US2: A representative of the community will be asked to perform LOFAR data analysis for each integrated workflow. Validation is considered a success if the user is able to successfully conclude the data analysis workflow and access the results using the RACC provided services. Upon success, scaling up to supporting the required processing for a full science project will be considered. A single workflow, for processing a single LOFAR observation, must be allowed to take 20 TB of data as input, use a workspace of 40 TB and generate up to 1 TB of output data. It uses up to 20,000 core hours for it's processing and jobs can run for up to one week. The workflow is typically divided over up to 250, mostly independent, processing 'threads' over which the total capacity is distributed. A typical science project (not considering the Key Science Projects) will process up to 10 observations.

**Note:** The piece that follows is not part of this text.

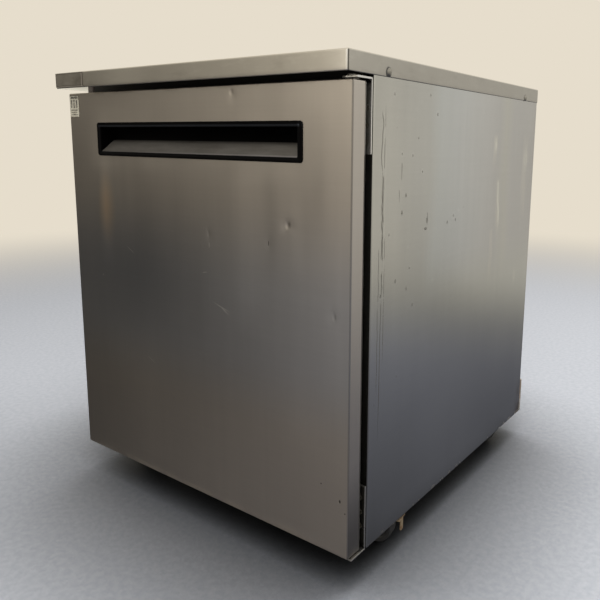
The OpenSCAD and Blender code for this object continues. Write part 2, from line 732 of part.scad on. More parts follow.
cord_r = 4;
cord_y0 = 136;                     // where the cord leaves the terminal cover
cord_z = 178;
cord_y1 = 332;                     // plane of the coiled end
coil_x = -250;                     // centre of the coiled end
coil_z = 222;
coil_r = 54;
coil_sweep = 200;

// Moulded plug hanging down from the end of the cord
module plug() {
  translate([0, 0, -14]) cylinder(h = 14.2, r = 5.6);
  difference() {
    translate([-13, -11, -46]) cube([26, 22, 32.2]);
    for (side = [-1, 1])
      translate([side * 17, 0, -30]) rotate([90, 0, 0]) cylinder(h = 40, r = 6, center = true);
  }
  for (side = [-1, 1]) translate([side * 6.3 - 0.8, -3.2, -61]) cube([1.6, 6.4, 15.4]);
  translate([0, 6, -62]) cylinder(h = 16.4, r = 2.4);
}
// Supply cord, run past the compressor and coiled to its left
module power_cord() color("#151515") {
  x = coil_x + coil_r;
  run([[comp_x - 27, cord_y0, cord_z], [x, cord_y0, cord_z], [x, cord_y1, cord_z],
       [x, cord_y1, coil_z]], cord_r, 14);
  translate([coil_x, cord_y1, coil_z]) {
    rotate([90, 0, 0]) rotate_extrude(angle = coil_sweep) translate([coil_r, 0]) circle(cord_r);
    translate([coil_r * cos(coil_sweep), 0, coil_r * sin(coil_sweep)])
      rotate([0, coil_sweep - 180, 0]) plug();
  }
}

// ---- casters ---------------------------------------------------------------

// Swivel axis X, Y and swivel angle
caster_fl = [-caster_x, caster_front_y, swivel_fl];
caster_fr = [caster_x, caster_front_y, swivel_fr];
caster_rl = [-caster_x, caster_rear_y, swivel_rl];
caster_rr = [caster_x, caster_rear_y, swivel_rr];
casters = [caster_fl, caster_fr, caster_rl, caster_rr];
bolt_offsets = [for (x = [-23, 23]) for (y = [-37, 37]) [x, y]];
bolts = [for (caster = casters) for (o = bolt_offsets) [caster[0] + o[0], caster[1] + o[1]]];
bolt_hole_r = 4.2;
pedal_y = 56.5;                    // pedal pin, in the caster's frame
pedal_z = 50.5;

// Frames of a swivelled caster and of its wheel, whose axis becomes Z
module on_caster(caster)
  translate([caster[0], caster[1], 0]) rotate([0, 0, caster[2]]) children();
module on_axle(caster)
  on_caster(caster) translate([0, trail, wheel_r]) rotate([0, 90, 0]) children();

// Fixed part of the casters: plate, raceway and kingpin
module caster_plates() color("#a8a49a")
  for (caster = casters) translate([caster[0], caster[1], 0]) difference() {
    union() {
      mid_box(32, -46, 46, 84.6, pan_z - 0.05);
      bar_z(0, 0, 77.2, 85, 25);
      bar_z(0, 0, 64, 80, 5);
      bar_z(0, 0, 63, 67.8, 7.5);
    }
    for (o = bolt_offsets) bar_z(o[0], o[1], 80, 92, bolt_hole_r);
  }
module caster_bolts() color("#9c988e") for (bolt = bolts) {
  bar_z(bolt[0], bolt[1], 84, 89.3, 4);
  translate([bolt[0], bolt[1], 79.3]) cylinder(h = 5.2, r = 7.5, $fn = 6);
}

// Swivelling yoke: crown with the kingpin bore, two legs, axle holes;
// a braked fork also has ears and the pedal pin
module caster_fork(caster, brake) color("#a39c8e") on_caster(caster) difference() {
  leg_y0 = trail - 10.4;
  leg_y1 = trail + 10.4;
  union() {
    bar_z(0, 0, 71, 76.8, 24);
    for (x = [-17.6, 14.6])
      translate([x, 0, 0]) rotate([90, 0, 90]) linear_extrude(height = 3) union() {
        polygon([[-14, 76.6], [20, 76.6], [leg_y1, 44], [leg_y1, wheel_r],
                 [leg_y0, wheel_r], [leg_y0, 38]]);
        translate([trail, wheel_r]) circle(11);
        if (brake) polygon([[20, 62], [58, 55.5], [61, 52], [61, 48], [58, 45.5], [30, 40]]);
      }
    if (brake) bar_x(-15, 15, pedal_y, pedal_z, 2.5);
  }
  bar_z(0, 0, 60, 90, 5.05);
  bar_x(-20, 20, trail, wheel_r, 4.05);
}
module caster_fork_fl() caster_fork(caster_fl, true);
module caster_fork_fr() caster_fork(caster_fr, true);
module caster_fork_rl() caster_fork(caster_rl, false);
module caster_fork_rr() caster_fork(caster_rr, false);

module caster_wheel(caster) color("#2a2a2b") on_axle(caster) rotate_extrude()
  // radius, distance along the axle
  polygon([[4.05, -13.8], [9, -13.8], [9.5, -8], [23, -8], [25, -11.4], [29.8, -12],
           [wheel_r, -9.4], [wheel_r, 9.4], [29.8, 12], [25, 11.4], [23, 8], [9.5, 8],
           [9, 13.8], [4.05, 13.8]]);
module caster_wheel_fl() caster_wheel(caster_fl);
module caster_wheel_fr() caster_wheel(caster_fr);
module caster_wheel_rl() caster_wheel(caster_rl);
module caster_wheel_rr() caster_wheel(caster_rr);

// Axle bolt with a hexagon at each end
module caster_axle(caster) color("#b5b1a8") on_axle(caster) {
  translate([0, 0, -21]) cylinder(h = 42, r = 4);
  translate([0, 0, -22.6]) cylinder(h = 4.9, r = 7, $fn = 6);
  translate([0, 0, 17.7]) cylinder(h = 5, r = 7, $fn = 6);
}
module caster_axle_fl() caster_axle(caster_fl);
module caster_axle_fr() caster_axle(caster_fr);
module caster_axle_rl() caster_axle(caster_rl);
module caster_axle_rr() caster_axle(caster_rr);

// Foot pedal turning on the pin between the fork legs
module caster_brake(caster) color("#a88f6c") on_caster(caster) difference() {
  union() {
    bar_x(-14, 14, pedal_y, pedal_z, 4.4);
    mid_box(13, pedal_y, 69.8, 51.4, 54);
    mid_box(4.5, 67.2, 69.8, 31, 54);
  }
  bar_x(-15, 15, pedal_y, pedal_z, 2.55);
}
module caster_brake_fl() caster_brake(caster_fl);
module caster_brake_fr() caster_brake(caster_fr);

// ---- node selection --------------------------------------------------------

worktop();
nameplate();
side_panel_left();
side_panel_right();
back_panel();
base_pan();
front_frame();
inner_liner();
cabinet_foam();
panel_screws();
hinge_bracket_top();
hinge_bracket_bottom();
hinge_pins();
hinge_screws();
shelf_pilasters();
shelf_clips();
evaporator_coil();
evaporator_housing();
evaporator_fan_motor();
evaporator_drain_pan();
thermostat();
compressor();
compressor_grommets();
compressor_terminal_cover();
condenser_coil();
condenser_shroud();
condenser_fan_motor();
filter_drier();
refrigerant_lines();
condensate_pan();
machine_tray();
rear_grille();
power_cord();
caster_plates();
caster_bolts();
door_skin();
door_foam();
door_liner();
door_gasket();
door_handle();
hinge_bushes();
shelf_upper();
shelf_lower();
evaporator_fan();
condenser_fan();
thermostat_knob();
caster_fork_fl();
caster_fork_fr();
caster_fork_rl();
caster_fork_rr();
caster_wheel_fl();
caster_wheel_fr();
caster_wheel_rl();
caster_wheel_rr();
caster_axle_fl();
caster_axle_fr();
caster_axle_rl();
caster_axle_rr();
caster_brake_fl();
caster_brake_fr();
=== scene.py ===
"""Looks for the under-counter refrigerator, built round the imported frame."""
import math

import bmesh
import bpy
import numpy as np
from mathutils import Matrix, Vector

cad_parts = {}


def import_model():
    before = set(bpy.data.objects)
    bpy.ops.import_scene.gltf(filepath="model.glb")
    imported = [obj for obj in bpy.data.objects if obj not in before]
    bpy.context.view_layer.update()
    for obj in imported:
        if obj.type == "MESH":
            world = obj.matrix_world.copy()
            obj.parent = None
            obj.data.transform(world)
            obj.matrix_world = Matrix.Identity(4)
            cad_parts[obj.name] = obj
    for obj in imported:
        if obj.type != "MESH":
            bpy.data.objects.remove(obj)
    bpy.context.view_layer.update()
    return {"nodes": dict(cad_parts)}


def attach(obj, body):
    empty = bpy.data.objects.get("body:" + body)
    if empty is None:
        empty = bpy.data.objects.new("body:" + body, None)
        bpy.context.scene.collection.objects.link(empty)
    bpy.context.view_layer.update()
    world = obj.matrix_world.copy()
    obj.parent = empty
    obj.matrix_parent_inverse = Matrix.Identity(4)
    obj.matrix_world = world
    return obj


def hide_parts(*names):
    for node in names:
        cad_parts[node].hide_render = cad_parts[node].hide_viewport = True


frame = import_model()
NODES = frame["nodes"]
SCENE = bpy.context.scene
RNG = np.random.default_rng(7)
MM = 0.001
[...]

US3: A representative of the community will be asked to register science-level data generated by a LOFAR processing workflow in the science data repository and use the associated PID as a reference in publications and/or sharing results with colleagues. Validation is considered a success if the representative succeeds. A next step in the validation is automatic ingest of data in the science data repository. The repository must support datasets at LOFAR scale: Science-level data generated from a single LOFAR observation will typically consist of 50 files of 10GB each. Files up to 100GB are possible. There are up to 100 observations to be processed each month.